All the News That's Fit to be Tied

I have an axe to grind, but unlike the New York Times, I freely admit it.

Sunday, February 28, 2010

Is Healthcare Reform Torture?

In the wake of last week’s Blair House Summit on the takeover of healthcare the question of torture really does rise to the surface. Last year around this time President Obama signed an executive order banning torture, which is the use of repetitive and unfair tactics to get a predictable result like getting information through water-boarding. When I was a kid we had this game called “Chinese water torture.” It was usually done to new kids in the neighborhood who do what all young kids want to do: Make friends and fit in.
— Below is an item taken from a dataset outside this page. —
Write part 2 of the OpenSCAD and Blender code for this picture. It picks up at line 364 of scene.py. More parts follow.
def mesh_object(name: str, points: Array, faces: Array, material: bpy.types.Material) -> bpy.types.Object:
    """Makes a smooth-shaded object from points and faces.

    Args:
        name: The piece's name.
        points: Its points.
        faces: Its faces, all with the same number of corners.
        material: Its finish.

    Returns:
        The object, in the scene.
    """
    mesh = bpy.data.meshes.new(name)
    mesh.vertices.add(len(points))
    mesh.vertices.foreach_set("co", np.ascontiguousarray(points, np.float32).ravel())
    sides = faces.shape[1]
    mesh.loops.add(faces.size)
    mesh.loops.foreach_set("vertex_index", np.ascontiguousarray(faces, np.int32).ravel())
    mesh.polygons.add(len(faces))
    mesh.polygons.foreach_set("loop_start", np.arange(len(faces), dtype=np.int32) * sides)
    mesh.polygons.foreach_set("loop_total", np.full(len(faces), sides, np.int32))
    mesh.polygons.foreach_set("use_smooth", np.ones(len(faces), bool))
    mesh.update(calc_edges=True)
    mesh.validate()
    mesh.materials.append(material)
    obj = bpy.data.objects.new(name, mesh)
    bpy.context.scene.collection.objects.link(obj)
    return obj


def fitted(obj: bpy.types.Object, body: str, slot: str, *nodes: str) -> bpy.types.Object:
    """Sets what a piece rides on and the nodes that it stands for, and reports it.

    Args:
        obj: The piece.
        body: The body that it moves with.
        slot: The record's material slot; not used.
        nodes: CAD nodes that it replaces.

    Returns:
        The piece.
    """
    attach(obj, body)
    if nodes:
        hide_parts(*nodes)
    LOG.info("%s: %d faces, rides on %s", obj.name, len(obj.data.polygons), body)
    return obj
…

You would hold him down and drop water on his forehead until he said “okay, I give up.” We had all heard the story about a Chinese warlord who had tied up a man beneath a water faucet and drove him crazy by dropping painless, but incessant drops of water on his forehead every few seconds for days at a time. In the end the man became a babbling idiot and served as a living example of the failure to cooperate. The American people have been subjected to a similar type of incessant dropping and it raises the question of whether it is torturous for the President and the Democratic leadership to constantly drop the subject of healthcare reform onto the foreheads of the American people? They do not have the votes for the contentious package that now exists. And, truth be told, there is very little prospect for the Democratic House to pass the Democratic Senate package, because the ability to get an agreement is inversely proportionate to the number of days until election day 2010. The closer we get to Election Day the more difficult it becomes to pass a bill. Is that torture?